The United States is near total collapse. But 87% of the population doesn't care: they're addicted to flashback, a drug that allows its users to re-experience the best moments of their lives. After ex-detective Nick Bottom's wife died in a car accident, he went under the flash to be with her; he's lost his job, his teenage son, and his livelihood as a result.
Nick may be a lost soul, but he's still a good cop, so he is hired to investigate the murder of a top governmental advisor's son. This flashback-addict becomes the one man who may be able to change the course of an entire nation that is turning away from the future to live in the past.

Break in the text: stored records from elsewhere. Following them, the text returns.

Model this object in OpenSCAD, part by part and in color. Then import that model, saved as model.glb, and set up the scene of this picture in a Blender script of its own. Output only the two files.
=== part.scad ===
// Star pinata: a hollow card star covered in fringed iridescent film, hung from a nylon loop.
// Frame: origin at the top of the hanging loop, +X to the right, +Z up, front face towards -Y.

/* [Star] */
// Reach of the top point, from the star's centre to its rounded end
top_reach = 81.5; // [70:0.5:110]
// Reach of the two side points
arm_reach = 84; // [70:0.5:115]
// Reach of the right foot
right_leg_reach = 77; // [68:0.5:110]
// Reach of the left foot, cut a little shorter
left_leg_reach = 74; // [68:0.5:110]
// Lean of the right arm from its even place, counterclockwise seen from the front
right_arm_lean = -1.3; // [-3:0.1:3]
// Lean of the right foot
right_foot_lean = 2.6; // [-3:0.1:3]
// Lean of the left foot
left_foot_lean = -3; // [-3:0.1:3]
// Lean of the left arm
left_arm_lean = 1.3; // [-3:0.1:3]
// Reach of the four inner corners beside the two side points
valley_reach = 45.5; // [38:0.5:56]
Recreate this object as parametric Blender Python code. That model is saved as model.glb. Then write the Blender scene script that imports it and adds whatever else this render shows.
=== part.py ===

A provocative novel set in a future that seems scarily possible, Flashback proves why Dan Simmons is one of our most exciting and versatile writers.
©2011 Dan Simmons (P)2011 Hachette
There has been a lot of negativity surrounding Flashback, and most of it centers around Dan Simmons’ right wing politics. There’s so much negativity, in fact, that I hesitated before buying and went on to read a few more reviews. In the end I wasn’t sure exactly what to expect, but for the author who gave the world the Hyperion/ Endymion story-- among the finest works of science fiction in the last thirty years--I would forgive much. I decided to give it a try.
I am glad I did. Simmons is at his best when he finds his voice in a haunting tale of personal struggle amidst a larger struggle. The dialogue is often brisk, well-read, philosophical, and reflective. The setting is somewhat cyber punk in the sense of high technology and low people, but somehow more mournful and sad than what typically defines cyber punk.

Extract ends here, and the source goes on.